Issue 3: The "socket2" crate is also patched from an external repository. This can lead to unexpected behavior or issues with the networking layer of the application, as this crate is used by many other crates in the dependency graph.

Summary of changes

  1. The version of the chat-prompts dependency has been updated from "=0.12.0" to "=0.13.0".

  2. The version of the llama-core dependency has been updated from "=0.16.0" to "=0.16.1".

  3. A new feature called "search" has been added. However, without further context or information about this feature, it's hard to summarize its importance and changes.

src/backend/ggml.rs

Potential issues

Issue 1: There's no error handling for the case when llama_core::models::models().await returns an error. This could result in a panic if not properly handled, as the response is unwrapped even though it might contain an error.

Issue 2: The server does not handle scenarios where deserializing requests or serializing responses may fail. If these operations return an error, they are logged and then ignored, leading to potential data loss or incorrect behavior.

Issue 3: The code doesn't check if the file name is present when uploading a file in files_handler. If the filename is not provided in the request headers, it directly returns an internal server error without proper handling. This could result in unexpected behavior for clients that don't provide a filename or provide an invalid one.

Summary of changes

This patch introduces a new feature that enables web search functionality if the query doesn't yield relevant results from the database. This is controlled by a search feature flag. The code changes include storing user queries under this feature for potential web searches and enabling web search when no points are retrieved from the database during error handling, with relevant logging messages.

src/main.rs

Potential issues

This code appears to be a Rust implementation of an API server that integrates with LlamaEdge-RAG. Below are the issues found in the provided source code, as per your request:

  1. Inconsistent Handling of Command Line Arguments: The code checks if certain command line arguments, such as model_name, model_alias, ctx_size, batch_size, and prompt_template, have exactly two elements in the vector. If not, an error is returned. However, other important parameters like n_predict, n_gpu_layers, threads, and grammar are not subject to this check, which could lead to unexpected behavior or crashes if they do not contain expected values.

  2. Lack of Input Validation for URLs: The code validates the qdrant_url argument using the is_valid_url function, but it does not validate other URL-related inputs such as query_server_url. This could lead to issues when making requests to these URLs.

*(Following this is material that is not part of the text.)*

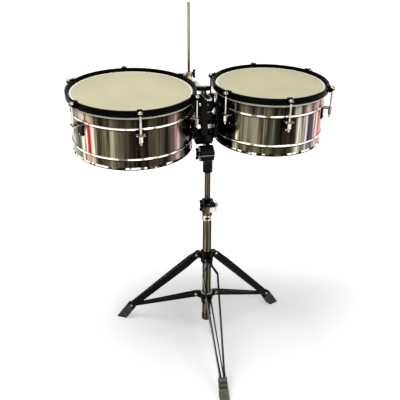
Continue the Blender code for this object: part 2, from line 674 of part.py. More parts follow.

  3. Error Handling and Logging: The code returns errors as ServerError, which is then converted into a hyper::Error for HTTP response construction in the handle_request function. However, it would be beneficial if error messages could include more context or details about what exactly went wrong during execution. Additionally, certain important information like request and response details are not consistently logged at different points in the code, which makes debugging difficult.

Summary of changes

  1. Added a new feature flag "search" that enables additional functionality related to searching.
  2. Introduced new CLI arguments for API key, query server URL, and search backend (all under the "search" feature). The api_key defaults to an empty string, while the query_server_url is a required argument.
  3. Added new static variable SEARCH_ARGUMENTS of type SearchArguments under the "search" feature. This variable is populated with the values from the corresponding CLI arguments and used for search operations.

src/utils.rs

Potential issues

  1. Issue: The is_valid_url function does not handle URLs that require authentication or special characters that are not percent-encoded correctly, which may cause the parsing to fail even for valid URLs.

  2. Issue: In the LogLevel implementation of From<LogLevel>, critical errors are mapped to the error level instead of a separate level filter. This may result in important messages being logged at a less critical level than intended.

  3. Issue: The SearchArguments struct's fields api_key and query_server_url are not validated before use, which may lead to runtime errors or security vulnerabilities if an invalid or unauthorized URL is supplied.

Summary of changes

  1. The patch introduces a new struct called SearchArguments under the "search" feature flag, which is used for search-related items that aren't directly supported by SearchConfig. This includes API keys, query server URLs, and search backend specifications.
  2. A function gen_chat_id() has been modified to generate a chat ID using a version 4 UUID instead of the previous method.
  3. The patch also includes updates to the attributes and implementations for a derivative struct at the end of the file, but without providing specific details about the changes.
juntao commented 2 weeks ago

@suryyyansh Please fix the CI failure. Thank you!

alabulei1 commented 1 week ago

Hi @suryyyansh

Could you please write documentation on how to use the search API server? Thanks. https://github.com/LlamaEdge/docs

Is there a GitHub repo called search-api-server? If so, could you please send us your repo link and add README.md about the project? Thanks.

apepkuss commented 21 hours ago

@suryyyansh Could you please fix the conflicts? Thanks a lot.